His Real Madrid side might not have won any trophies, but 55 goals in 55 games spoke for itself. Dominance personified.
- Cristiano Ronaldo (2016)
In 2015/16, Ronaldo managed to average more than one goal per game, but he added the Champions League trophy and Euro 2016 glory this time. His status as the best in the world that year was never in doubt.
He managed three hat-tricks in Europe and a further three in the league, and several of those hauls actually turned into four or five goals. Ronaldo was simply unstoppable.
- Cristiano Ronaldo (2017)
Injuries threatened to derail Ronaldo’s 2016/17 campaign, but even as he battled various niggling muscular problems, he still led Real to La Liga and Champions League success.

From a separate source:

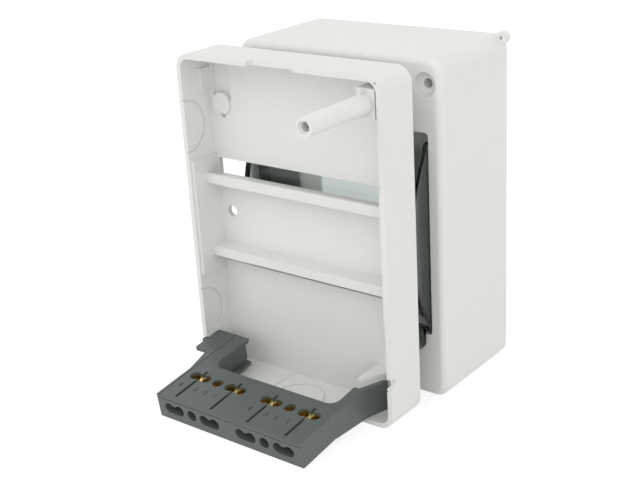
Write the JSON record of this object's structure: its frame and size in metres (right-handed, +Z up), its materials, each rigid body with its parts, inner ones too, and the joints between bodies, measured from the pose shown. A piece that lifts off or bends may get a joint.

Ronaldo was single-handedly responsible for getting Madrid through each knockout round in the Champions League, bagging the winners all the way from the quarter-final to the final. He looked more like a machine than a human.
- Cristiano Ronaldo (2014)
51 goals in 47 games? Check. Champions League title? Check. A record 17 goals in one European campaign? Check.
Ronaldo’s 2013/14 campaign was all about the quest to end Madrid’s 12-year wait for the Champions League trophy, so he put his side on his back, scored in all but one of his appearances and shattered goalscoring records to get what he wanted.
- Lionel Messi (2015)
Trophies for days. Messi’s Barcelona won yet another treble in the 2014/15 season (the second of Messi’s career), and his form was crucial to that.
58 goals and 28 assists in just 57 appearances was bonkers and made him a worthy winner, but that pales in comparison to…
- Lionel Messi (2012)
2012 Messi was undoubtedly one of the greatest players in the history of football. At club level, he scored 73 goals in one season. Over the entirety of 2012, the Argentine bagged 91 for club and country. 91.
Numbers like that demand individual accolades and nobody could argue. The fact that Barcelona came up short in both the league and in Europe didn’t even matter.
If somebody can score 73 goals in one campaign, they win the Ballon d’Or. Even in that suit. Case closed.